**Recorded information**
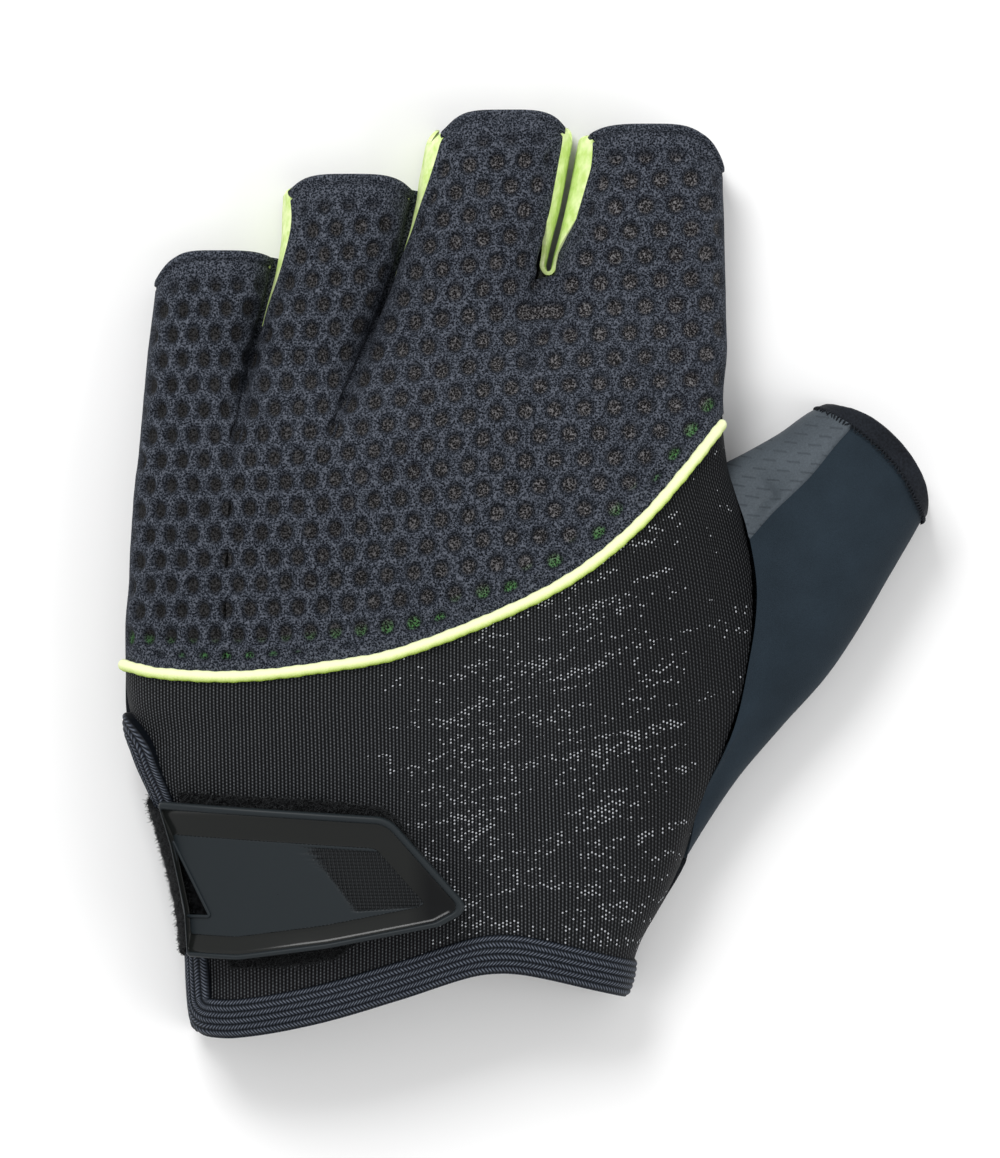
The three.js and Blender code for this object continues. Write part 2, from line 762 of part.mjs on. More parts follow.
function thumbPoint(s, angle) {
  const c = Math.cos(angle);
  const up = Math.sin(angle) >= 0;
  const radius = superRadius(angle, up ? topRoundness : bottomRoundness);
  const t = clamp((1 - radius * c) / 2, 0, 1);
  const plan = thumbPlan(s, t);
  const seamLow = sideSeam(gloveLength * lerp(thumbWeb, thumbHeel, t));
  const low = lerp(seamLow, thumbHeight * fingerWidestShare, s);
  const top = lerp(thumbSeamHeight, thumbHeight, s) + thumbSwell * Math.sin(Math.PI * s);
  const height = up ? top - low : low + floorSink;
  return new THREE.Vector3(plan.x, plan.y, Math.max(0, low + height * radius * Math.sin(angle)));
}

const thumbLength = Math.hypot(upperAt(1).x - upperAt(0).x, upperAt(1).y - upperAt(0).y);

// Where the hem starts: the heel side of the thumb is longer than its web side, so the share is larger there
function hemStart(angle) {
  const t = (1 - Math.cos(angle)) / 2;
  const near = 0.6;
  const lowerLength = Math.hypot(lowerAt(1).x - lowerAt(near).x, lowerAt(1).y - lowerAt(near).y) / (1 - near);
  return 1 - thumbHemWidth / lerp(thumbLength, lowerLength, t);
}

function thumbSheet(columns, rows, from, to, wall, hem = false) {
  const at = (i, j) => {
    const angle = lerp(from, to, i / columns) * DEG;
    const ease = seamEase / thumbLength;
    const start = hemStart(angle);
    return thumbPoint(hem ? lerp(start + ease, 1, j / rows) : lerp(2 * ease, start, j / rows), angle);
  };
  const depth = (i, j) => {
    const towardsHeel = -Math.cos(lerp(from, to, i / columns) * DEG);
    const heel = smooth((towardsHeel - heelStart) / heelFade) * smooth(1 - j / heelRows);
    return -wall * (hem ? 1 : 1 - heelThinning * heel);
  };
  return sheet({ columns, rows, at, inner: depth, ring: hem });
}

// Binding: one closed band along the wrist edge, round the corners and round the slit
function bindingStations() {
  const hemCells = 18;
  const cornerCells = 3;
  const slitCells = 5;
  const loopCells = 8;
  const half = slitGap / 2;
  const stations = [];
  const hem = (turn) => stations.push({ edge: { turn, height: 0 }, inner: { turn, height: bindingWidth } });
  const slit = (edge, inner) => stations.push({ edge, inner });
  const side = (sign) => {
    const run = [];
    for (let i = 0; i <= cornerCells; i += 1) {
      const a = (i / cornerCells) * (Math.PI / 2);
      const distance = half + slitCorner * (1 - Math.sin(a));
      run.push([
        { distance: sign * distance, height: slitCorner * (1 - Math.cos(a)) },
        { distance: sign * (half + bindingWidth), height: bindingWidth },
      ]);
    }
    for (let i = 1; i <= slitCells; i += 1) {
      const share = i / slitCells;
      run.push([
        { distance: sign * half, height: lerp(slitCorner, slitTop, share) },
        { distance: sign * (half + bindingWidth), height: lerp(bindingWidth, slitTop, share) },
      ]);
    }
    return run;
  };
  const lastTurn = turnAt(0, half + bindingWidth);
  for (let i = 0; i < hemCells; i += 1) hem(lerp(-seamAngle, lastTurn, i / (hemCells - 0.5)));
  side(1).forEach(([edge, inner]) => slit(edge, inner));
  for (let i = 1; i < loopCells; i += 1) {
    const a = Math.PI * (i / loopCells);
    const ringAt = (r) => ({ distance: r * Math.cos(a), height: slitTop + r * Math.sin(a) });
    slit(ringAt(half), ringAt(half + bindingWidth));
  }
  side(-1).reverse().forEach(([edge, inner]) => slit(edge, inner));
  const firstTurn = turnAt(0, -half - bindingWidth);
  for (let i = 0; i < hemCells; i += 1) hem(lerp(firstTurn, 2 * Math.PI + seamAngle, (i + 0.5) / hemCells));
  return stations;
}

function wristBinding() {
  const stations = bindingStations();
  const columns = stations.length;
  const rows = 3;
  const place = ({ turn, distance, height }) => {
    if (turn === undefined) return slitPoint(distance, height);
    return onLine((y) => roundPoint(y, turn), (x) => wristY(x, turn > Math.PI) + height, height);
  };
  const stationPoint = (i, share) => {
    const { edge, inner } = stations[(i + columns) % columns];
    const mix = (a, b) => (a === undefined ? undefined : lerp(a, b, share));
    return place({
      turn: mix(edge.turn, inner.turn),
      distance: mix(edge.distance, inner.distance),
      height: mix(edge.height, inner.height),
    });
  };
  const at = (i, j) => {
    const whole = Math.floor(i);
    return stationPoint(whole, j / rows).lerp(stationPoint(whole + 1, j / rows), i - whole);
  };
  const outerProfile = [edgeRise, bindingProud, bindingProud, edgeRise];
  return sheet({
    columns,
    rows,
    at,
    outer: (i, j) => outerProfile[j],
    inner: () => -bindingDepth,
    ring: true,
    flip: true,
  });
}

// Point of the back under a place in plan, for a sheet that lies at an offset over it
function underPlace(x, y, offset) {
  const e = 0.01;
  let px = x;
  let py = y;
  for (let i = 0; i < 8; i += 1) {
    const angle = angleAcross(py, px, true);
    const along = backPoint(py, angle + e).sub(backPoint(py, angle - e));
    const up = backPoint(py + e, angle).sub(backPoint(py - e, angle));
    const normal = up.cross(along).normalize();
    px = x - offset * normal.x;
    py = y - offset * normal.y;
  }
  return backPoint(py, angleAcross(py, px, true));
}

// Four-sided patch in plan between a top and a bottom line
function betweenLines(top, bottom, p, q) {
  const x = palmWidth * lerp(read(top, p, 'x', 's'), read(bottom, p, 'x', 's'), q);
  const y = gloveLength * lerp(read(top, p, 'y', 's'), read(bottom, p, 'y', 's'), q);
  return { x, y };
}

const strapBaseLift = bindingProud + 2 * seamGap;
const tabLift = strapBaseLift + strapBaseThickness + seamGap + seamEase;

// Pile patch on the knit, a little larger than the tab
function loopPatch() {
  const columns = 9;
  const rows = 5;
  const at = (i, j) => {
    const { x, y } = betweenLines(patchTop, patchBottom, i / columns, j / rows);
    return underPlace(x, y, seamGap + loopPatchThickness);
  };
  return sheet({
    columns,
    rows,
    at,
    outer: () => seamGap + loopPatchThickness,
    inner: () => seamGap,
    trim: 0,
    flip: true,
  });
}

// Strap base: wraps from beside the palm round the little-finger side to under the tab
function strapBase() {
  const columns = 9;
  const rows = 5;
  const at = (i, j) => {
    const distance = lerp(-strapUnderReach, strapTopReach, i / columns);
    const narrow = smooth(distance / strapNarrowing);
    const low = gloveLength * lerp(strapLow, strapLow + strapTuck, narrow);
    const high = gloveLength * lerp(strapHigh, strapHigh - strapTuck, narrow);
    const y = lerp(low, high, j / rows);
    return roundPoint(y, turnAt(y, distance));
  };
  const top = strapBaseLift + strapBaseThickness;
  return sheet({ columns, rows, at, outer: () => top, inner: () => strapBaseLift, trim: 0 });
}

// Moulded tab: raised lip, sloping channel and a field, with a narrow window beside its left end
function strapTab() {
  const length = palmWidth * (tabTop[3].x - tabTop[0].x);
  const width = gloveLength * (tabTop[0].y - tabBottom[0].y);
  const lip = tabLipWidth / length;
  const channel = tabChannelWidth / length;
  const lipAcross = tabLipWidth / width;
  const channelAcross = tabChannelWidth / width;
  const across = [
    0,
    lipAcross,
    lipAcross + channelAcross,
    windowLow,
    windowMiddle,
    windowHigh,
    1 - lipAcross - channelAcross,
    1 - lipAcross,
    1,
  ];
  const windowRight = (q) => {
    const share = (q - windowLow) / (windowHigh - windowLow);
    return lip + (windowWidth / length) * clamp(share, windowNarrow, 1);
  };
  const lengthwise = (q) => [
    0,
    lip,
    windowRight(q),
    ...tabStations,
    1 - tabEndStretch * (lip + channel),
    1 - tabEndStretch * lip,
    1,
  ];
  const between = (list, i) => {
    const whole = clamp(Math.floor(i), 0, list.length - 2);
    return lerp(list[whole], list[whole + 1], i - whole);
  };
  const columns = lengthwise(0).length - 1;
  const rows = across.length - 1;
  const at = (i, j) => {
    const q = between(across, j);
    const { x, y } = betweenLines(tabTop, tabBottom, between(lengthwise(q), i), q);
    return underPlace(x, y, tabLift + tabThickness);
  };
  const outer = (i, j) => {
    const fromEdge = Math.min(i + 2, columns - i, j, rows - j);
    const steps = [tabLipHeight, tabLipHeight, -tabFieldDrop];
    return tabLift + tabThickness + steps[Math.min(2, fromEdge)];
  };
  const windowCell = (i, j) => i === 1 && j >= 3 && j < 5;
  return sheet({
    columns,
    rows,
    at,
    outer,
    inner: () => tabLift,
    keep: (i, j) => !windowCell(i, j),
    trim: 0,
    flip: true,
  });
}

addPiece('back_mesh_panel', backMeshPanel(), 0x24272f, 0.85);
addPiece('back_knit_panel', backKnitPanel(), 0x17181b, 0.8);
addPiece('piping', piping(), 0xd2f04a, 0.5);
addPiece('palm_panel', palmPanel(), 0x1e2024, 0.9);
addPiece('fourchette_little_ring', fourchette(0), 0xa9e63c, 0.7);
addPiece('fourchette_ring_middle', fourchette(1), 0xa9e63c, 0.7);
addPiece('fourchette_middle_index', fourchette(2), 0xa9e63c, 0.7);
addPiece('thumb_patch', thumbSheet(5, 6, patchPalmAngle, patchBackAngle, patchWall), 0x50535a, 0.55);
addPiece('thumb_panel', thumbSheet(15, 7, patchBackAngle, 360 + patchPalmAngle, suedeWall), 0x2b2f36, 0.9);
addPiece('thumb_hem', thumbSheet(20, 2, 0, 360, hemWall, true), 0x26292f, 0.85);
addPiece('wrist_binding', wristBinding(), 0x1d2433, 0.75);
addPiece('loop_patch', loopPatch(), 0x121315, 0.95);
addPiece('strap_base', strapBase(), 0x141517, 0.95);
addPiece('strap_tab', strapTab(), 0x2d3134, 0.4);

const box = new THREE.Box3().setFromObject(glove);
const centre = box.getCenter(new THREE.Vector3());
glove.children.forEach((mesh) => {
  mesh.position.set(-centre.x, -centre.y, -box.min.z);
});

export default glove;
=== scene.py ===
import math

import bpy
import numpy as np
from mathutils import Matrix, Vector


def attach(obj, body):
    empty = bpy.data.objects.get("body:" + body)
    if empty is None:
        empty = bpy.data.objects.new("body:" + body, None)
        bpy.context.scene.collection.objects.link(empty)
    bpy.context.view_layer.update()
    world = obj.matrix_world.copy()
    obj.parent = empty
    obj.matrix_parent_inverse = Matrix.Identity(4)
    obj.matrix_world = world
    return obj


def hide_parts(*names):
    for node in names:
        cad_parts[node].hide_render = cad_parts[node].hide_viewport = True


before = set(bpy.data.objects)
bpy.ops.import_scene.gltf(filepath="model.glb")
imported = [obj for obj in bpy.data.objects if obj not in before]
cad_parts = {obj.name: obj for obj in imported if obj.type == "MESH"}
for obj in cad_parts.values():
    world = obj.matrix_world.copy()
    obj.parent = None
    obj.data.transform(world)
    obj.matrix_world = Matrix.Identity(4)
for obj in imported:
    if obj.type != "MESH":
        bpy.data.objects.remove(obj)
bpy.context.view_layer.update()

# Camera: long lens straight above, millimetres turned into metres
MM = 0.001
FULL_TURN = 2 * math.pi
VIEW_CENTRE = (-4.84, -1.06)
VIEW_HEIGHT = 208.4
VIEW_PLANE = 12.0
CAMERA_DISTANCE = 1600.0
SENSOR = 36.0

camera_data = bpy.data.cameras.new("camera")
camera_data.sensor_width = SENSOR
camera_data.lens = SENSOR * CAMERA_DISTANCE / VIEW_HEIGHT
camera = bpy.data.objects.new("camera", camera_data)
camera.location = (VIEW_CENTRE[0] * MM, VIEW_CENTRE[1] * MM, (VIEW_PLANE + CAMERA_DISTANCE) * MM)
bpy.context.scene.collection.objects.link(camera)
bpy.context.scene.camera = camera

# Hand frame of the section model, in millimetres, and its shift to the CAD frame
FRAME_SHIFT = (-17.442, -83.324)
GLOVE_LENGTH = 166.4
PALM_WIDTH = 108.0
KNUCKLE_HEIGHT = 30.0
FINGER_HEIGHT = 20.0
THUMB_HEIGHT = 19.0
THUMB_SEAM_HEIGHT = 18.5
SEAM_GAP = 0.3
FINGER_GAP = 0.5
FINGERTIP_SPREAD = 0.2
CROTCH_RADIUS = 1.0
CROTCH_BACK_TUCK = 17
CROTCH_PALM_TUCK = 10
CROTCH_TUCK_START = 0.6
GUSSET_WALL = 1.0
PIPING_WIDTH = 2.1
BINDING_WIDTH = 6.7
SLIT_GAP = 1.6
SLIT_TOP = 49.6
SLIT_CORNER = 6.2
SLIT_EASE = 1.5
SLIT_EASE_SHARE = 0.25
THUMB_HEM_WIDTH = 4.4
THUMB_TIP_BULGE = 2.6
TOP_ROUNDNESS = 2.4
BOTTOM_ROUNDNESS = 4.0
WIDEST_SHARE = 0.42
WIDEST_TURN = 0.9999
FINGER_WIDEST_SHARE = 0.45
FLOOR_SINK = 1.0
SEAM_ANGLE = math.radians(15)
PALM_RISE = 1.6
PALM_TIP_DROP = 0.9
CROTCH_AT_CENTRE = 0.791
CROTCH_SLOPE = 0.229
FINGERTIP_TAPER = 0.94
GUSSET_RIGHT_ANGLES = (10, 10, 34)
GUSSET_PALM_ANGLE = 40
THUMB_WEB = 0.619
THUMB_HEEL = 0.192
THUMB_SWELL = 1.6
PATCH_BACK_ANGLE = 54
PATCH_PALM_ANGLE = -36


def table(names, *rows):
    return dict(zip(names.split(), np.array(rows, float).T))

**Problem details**
Pull every line containing "Identity" from the material above.

**Correct answer**
    obj.matrix_parent_inverse = Matrix.Identity(4)
    obj.matrix_world = Matrix.Identity(4)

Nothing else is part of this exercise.